- The head of the SEC views digital asset firms as centralized institutions against their founding decentralization principles.
- Gary Gensler wants cryptocurrencies to be grouped with stocks to give the SEC better control of the market.
- Privacy enthusiasts bemoan the frequent government interference in digital assets, warning firms not to lose their stand.
The battle against the centralization of the financial market has been spearheaded by bitcoin and blockchain technology but it seems like it may be losing steam as digital asset firms are leaning toward centralization.
Gary Gensler, the chairman of the Securities and Exchange Commission (SEC), has criticized the cryptocurrency industry again, and this time for heading towards centralization while hiding behind the decentralized shield. Speaking at the annual meeting of the Securities Industry and Financial Markets Association, Gensler took a swipe at the industry as its intermediaries continue to make gains.

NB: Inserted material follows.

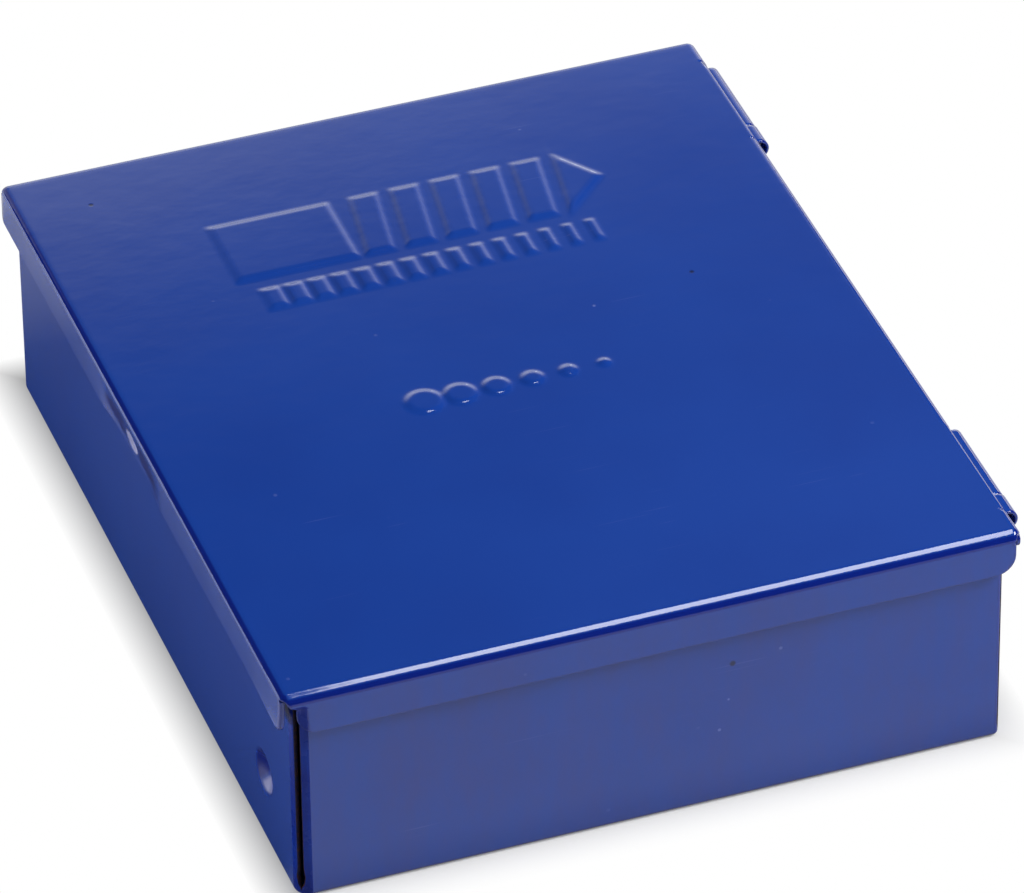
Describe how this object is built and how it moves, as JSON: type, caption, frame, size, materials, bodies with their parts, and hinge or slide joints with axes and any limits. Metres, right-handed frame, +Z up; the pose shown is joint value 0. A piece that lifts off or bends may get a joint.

“We’ve even seen centralization in the crypto market, which was founded on the idea of decentralization. This field actually has significant concentration among intermediaries in the middle of the market.”
He added that a lot of centralized exchanges (CEX), although based on trading decentralized digital assets, sit in a position to disproportionately take profits as a result of their position.
“There’s a tendency for central intermediaries to benefit from scale, network effects, and access to valuable data.”
The SEC wants digital assets to be categorized as securities to give the Commission better control of the industry. Once viewed as securities, the stringent regulations that stock brokers face will become applicable to CEXs, allowing the SEC to scrutinize assets listed on their platforms.
Gensler’s centralization take on the crypto market has also been earlier stated by industry players who viewed CEXs as an extension of centralized finance leading to the creation of decentralized exchanges (DEXs).
An unfair categorization: the market will fight back
The body language of the SEC has shown a desire to view digital assets as securities offered by centralized companies. In reality, although top exchanges like Binance, FTX, and others are centralized, digital assets remain decentralized with ever-increasing community participation.
Privacy enthusiasts insist that DEXs are the way forward to stage a fightback on increasing government surveillance of the sector. The recent Tornado cash incident showed that some CEXs complied with the directives of the authorities before they were explicitly asked, while DEXs, on the other hand, continued to show their commitment to user privacy and decentralization.